The so-called "shadow budget" assumes an oil price of less than $30 a barrel, compared with $33.7 in the actual budget proposed by President Mahmoud Ahmadinejad in January for the new year starting March 21.

"We are preparing a shadow budget based on the oil price of under $30 per barrel in case an extraordinary incident happens on the international arena," the deputy head of state-run Management and Planning Organisation, Ali Askari, told reporters Tuesday.

He did not specify what such an incident might involve.

Falling global crude prices are a major concern for Iran at time when the UN Security Council has imposed sanctions on Tehran for its refusal to suspend sensitive nuclear activities.

The sanctions are targeted not to affect the wider economy but the United States has threatened to tighten up the penalties if Iran does not comply. It is also pressuring European banks to limit their dealings with Tehran.

Although Washington emphasises the standoff should preferably be solved through diplomacy, it has also never ruled out military action to thwart Iran's nuclear programme.

Askari said that the budget was based on economic growth reaching about 7% in the coming year compared with the current year's predicted rate of 5.7%.

Unemployment is predicted to be 10.6% next year, compared with 11.3% this year while the (official) inflation rate is predicted to fall from 12% to about 11%, the official added.

Ahmadinejad has promised to use only oil export income from a 33.7 dollars per barrel oil price for the annual budget, with any surplus revenue saved in a stabilisation fund to back the economy in case of oil price fluctuations.

Even with that low base price, MPs and analysts believe such accounting only works on paper and fear that the government will inevitably use more oil revenues for current expenditure by dipping into the stabilisation fund.

Askari put the withdrawal from the Oil Stabilisation Fund (OSF) in the current Iranian year so far at $21.2 bln, covering three supplementary bills beyond the original budget.

He added that there was a fourth bill still awaiting parliamentary approval.

"In the last month (December 2006), the fund held $1.3 bln. In the next year, the budget has only foreseen (withdrawals of) $10.6 bln from the OSF (for current expenditure)," Askari added.

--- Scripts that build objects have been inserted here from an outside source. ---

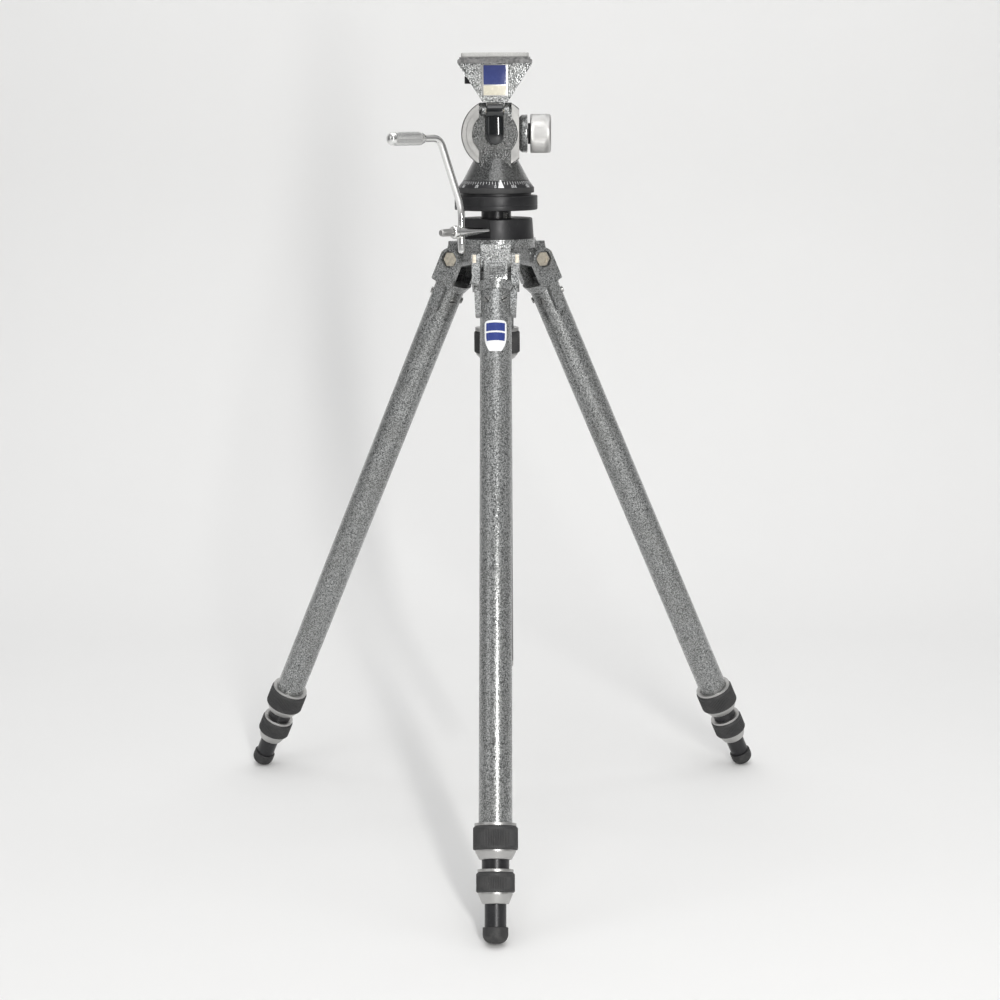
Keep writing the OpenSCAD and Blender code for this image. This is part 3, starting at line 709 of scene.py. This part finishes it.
def bolt_windows(leg, place):
    """The pivot bolt's head and nut, seen in a notch in the outer edge of each of the fork's ears."""
    outline = [(8.5, 3.2), (10.75, 3.2), (10.75, -4.4), (8.5, -4.4)]
    inner, outer = 17.3, 20.7
    for i, (low, high) in enumerate(((inner, outer), (-outer, -inner))):
        block = slab(f"{leg}_bolt_window_{i + 1}", outline, low, high, 0.3)
        new_piece(f"{leg}_bolt_window_{i + 1}", block, across_leg(place), f"{leg}_leg", NICKEL)


def sticker(name, half_width, top, bottom, place, material, height, start):
    """A thin label wrapped on the front leg's tube. half_width(down) gives its outline, so it may taper."""
    rows, columns = 56, 16
    thick = 0.08
    radius = TUBE_R["upper_tube"]
    vertices = []
    for lift in (height, height - thick):
        for r in range(rows + 1):
            down = top + (bottom - top) * r / rows
            for c in range(columns + 1):
                angle = half_width(down) * (2 * c / columns - 1) / radius
                out = radius + lift
                vertices.append((out * math.cos(angle), out * math.sin(angle), -(start + down)))
    faces = []
    width = columns + 1
    per = (rows + 1) * width
    for layer in (0, per):
        for r in range(rows):
            for c in range(columns):
                a = layer + r * width + c
                faces.append((a, a + 1, a + width + 1, a + width))
    edge = [c for c in range(columns)] + [r * width + columns for r in range(rows)]
    edge += [rows * width + c for c in range(columns, 0, -1)] + [r * width for r in range(rows, 0, -1)]
    for i, a in enumerate(edge):
        b = edge[(i + 1) % len(edge)]
        faces.append((a, b, b + per, a + per))
    new_piece(name, mesh_from(name, vertices, faces), place, "front_leg", material)


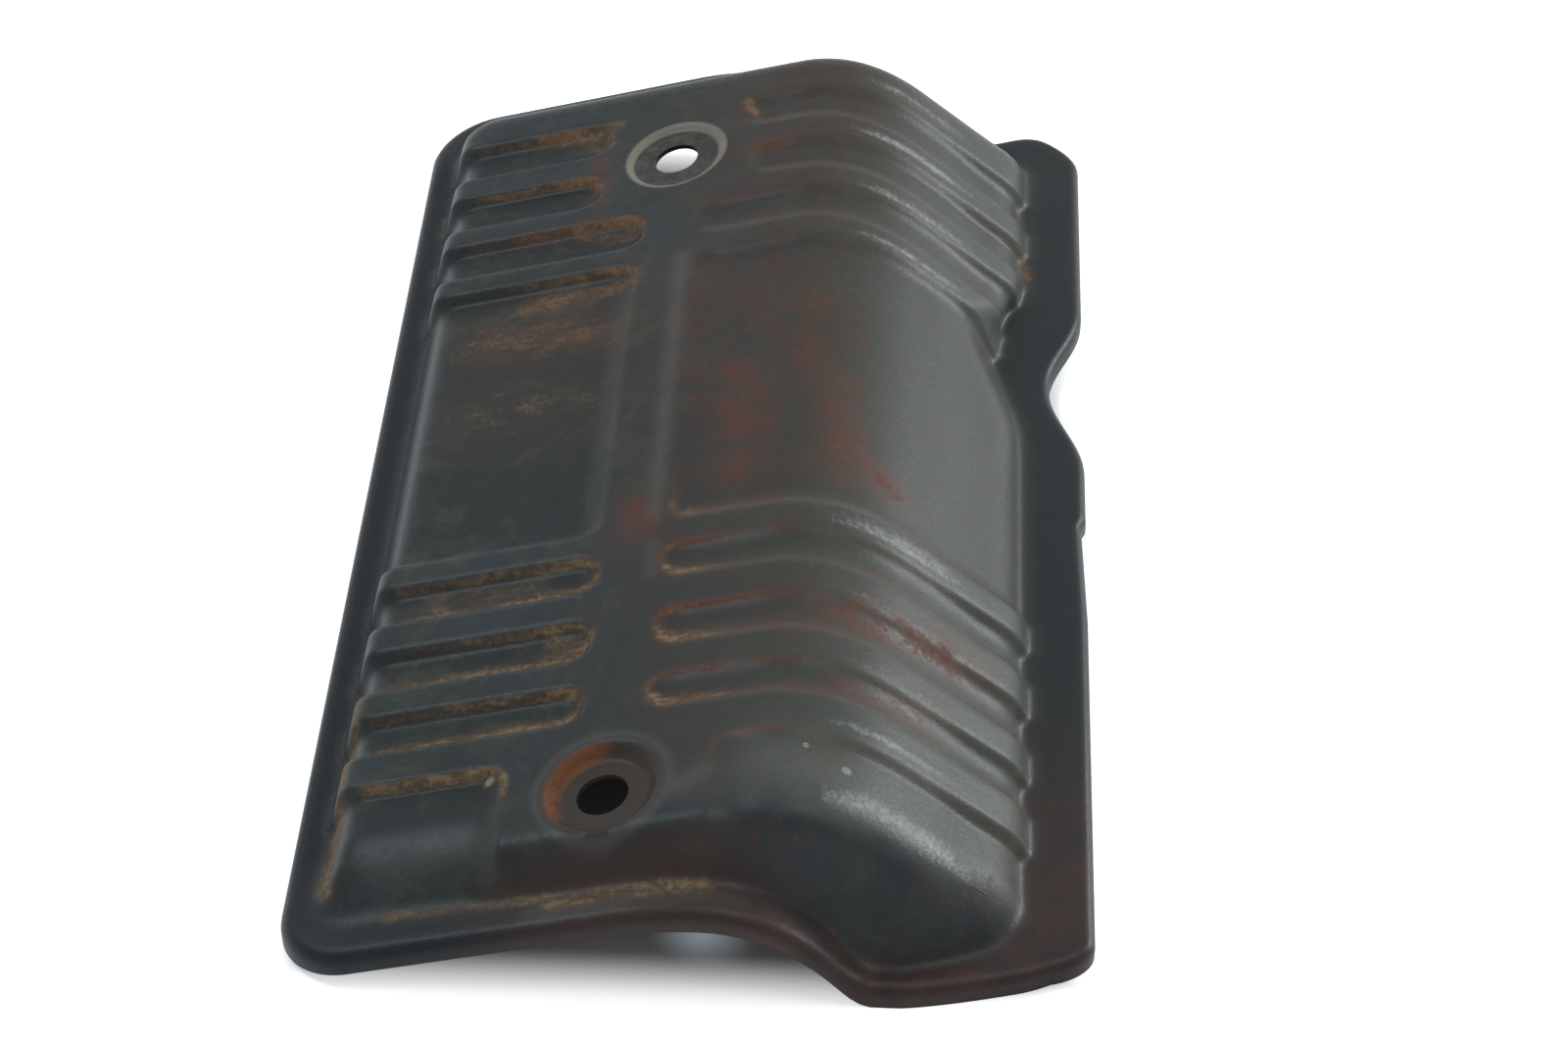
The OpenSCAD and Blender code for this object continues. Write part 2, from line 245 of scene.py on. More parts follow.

Ahmadinejad's second annual budget has come under heavy criticism for being unrealistic.

But Askari defended the government's economic policies.

"The budget bill is only a prediction and not definitive. We do not predict any additional budget for now and the government is expecting not to make any new decision ... but if necessary, we will have to do something."

Experts argue that revenues from taxes, bonds and privatisation are less than half than budget predictions in the current year, explaining why the government has had to look for money beyond the original budget.

Iran's economy is heavily dependent on oil revenues, which account for 80% of total export earnings and cover more than 50% of the state budget.